No obstante, Francisco apeló a una nueva idea: de facto, los cristianos se hallan hoy unidos en un «ecumenismo del sufrimiento», a causa de la actuación terrible del Estado Islámico, cuyo goteo continuo de degollamientos, flagelaciones, crucifixiones y decapitaciones ponen en evidencia que el cristianismo está siendo borrado de Oriente Medio, después de dos milenios de presencia. Por ejemplo, en Irak quedan menos de 200.000 cristianos, cuando antes eran casi cuatro millones. Según los últimos informes oficiales, desde 2003 -año de gestación del Estado Islámico- hasta hoy, los radicales han destruido en Irak 60 iglesias, y asesinado a 7.000 cristianos, entre ellos 25 sacerdotes y cinco obispos.

El canónigo Andrew White, vicario anglicano de Bagdad, ha descrito sucesos terribles. El pasado uno de diciembre, relataba la decapitación de cuatro niños, menores de 15 años, a los que milicianos del Estado Islámico habían exigido su conversión a la religión de Mahoma. Meses atrás, en agosto, White relataba asimismo cómo un niño de cinco años, hijo de un miembro de la Iglesia Anglicana de Bagdad, había sido despedazado (cortado por la mitad), al negarse su familia a semejante conversión.

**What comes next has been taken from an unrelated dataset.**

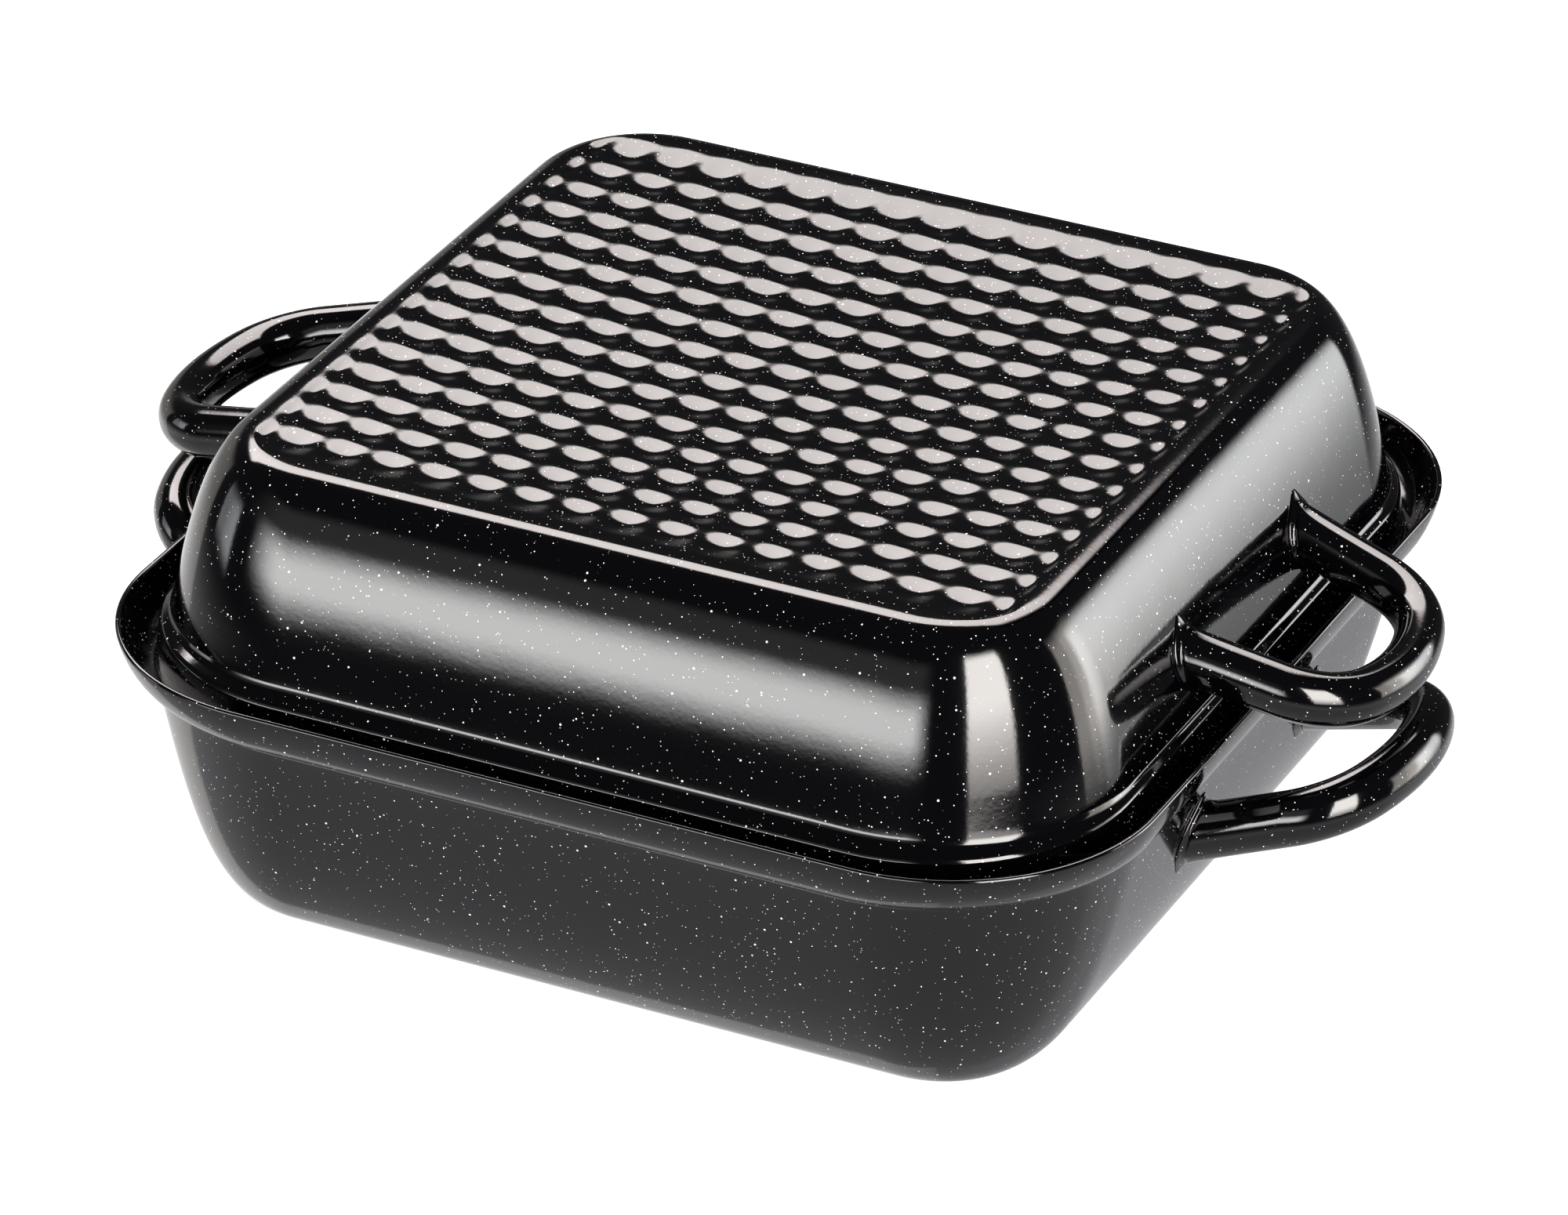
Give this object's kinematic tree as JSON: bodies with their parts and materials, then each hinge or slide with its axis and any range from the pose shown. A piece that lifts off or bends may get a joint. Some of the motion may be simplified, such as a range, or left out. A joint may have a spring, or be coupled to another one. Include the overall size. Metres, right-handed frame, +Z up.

En el presente, casi 150.000 cristianos se hallan refugiados al norte de Irak, en el Kurdistán, donde la minoría kurda -igualmente perseguida por los islamistas-, les da protección gracias a las fuerzas Peshmerga. Y desde el Kurdistán o desde el norte de Siria, los cristianos llegan a la frontera de Turquía, donde esperan en campos de refugiados para atravesar la frontera hacia la civilización. También huyen hacia Israel, el único país de la zona que garantiza su seguridad. Con ello, el triángulo de las religiones del Libro queda de nuevo dibujado.

Por ello Francisco tenía un papel complicado en Turquía. Ante Erdogan -que habló de «islamofobia»-, o ante el Muftí Mehmet Gormez, cabeza de la Diyanet (autoridad islamista turca), el Papa escuchó insinuaciones de que cristianos y judíos son corresponsables de la situación actual. De hecho, el Muftí llegó a decir que esto es como el antisemitismo, pero a la inversa.

Pero Francisco fue más diplomático en la visita que en la rueda de prensa que, como de costumbre ofreció en el avión durante su viaje de regreso a Roma. «He dicho al presidente Erdogan que los líderes académicos, religiosos, intelectuales y políticos del Islam pronuncien una condena mundial». Y en el mismo avión reconoció que sí había orado en la Mezquita Azul de Estambul. Horas antes, la explicación del Vaticano había sido que el Papa no rezó junto al Muftí, sino que había realizado «una adoración silenciosa». Pero Bergoglio dijo sin rodeos: «Cuando entré en la mezquita no podía decir: "Ahora soy un turista". Sentí la necesidad de rezar. Recé por Turquía, por la paz, por el Muftí, por todos y por mí. Dije: "¡Señor, pero acabemos ya con estas guerras!"».

Francisco se descalzó y se colocó ante el mihrab (muro orientado a La Meca) inclinó la cabeza y rezó durante dos minutos junto al Muftí de la ciudad, Rahmi Yaran.

Tres pontífices han hecho algo semejante. En 2001, Juan Pablo II visitó la mezquita de los Omeyas en Damasco, una de las más espléndidas del mundo árabe. Y Benedicto XVI también estuvo en la Mezquita Azul en 2006, el mismo año del célebre discurso de Ratisbona (Alemania), en el que aludía a testimonios históricos -palabras del emperador bizantino Manuel II Paleólogo-, sobre la irracionalidad del Islam al pretender imponer la fe mediante la violencia. Posteriormente, y en vista de diversas explosiones violentas en el mundo árabe, el Papa Ratzinger matizó sus palabras y rezó en la Mezquita Azul de Damasco. Pero la rama más radical de mahometismo, el califato del Estado Islámico, le está dando la razón al sabio Papa emérito. Y a Francisco le ha correspondido visitar la frontera más caliente entre civilización y barbarie.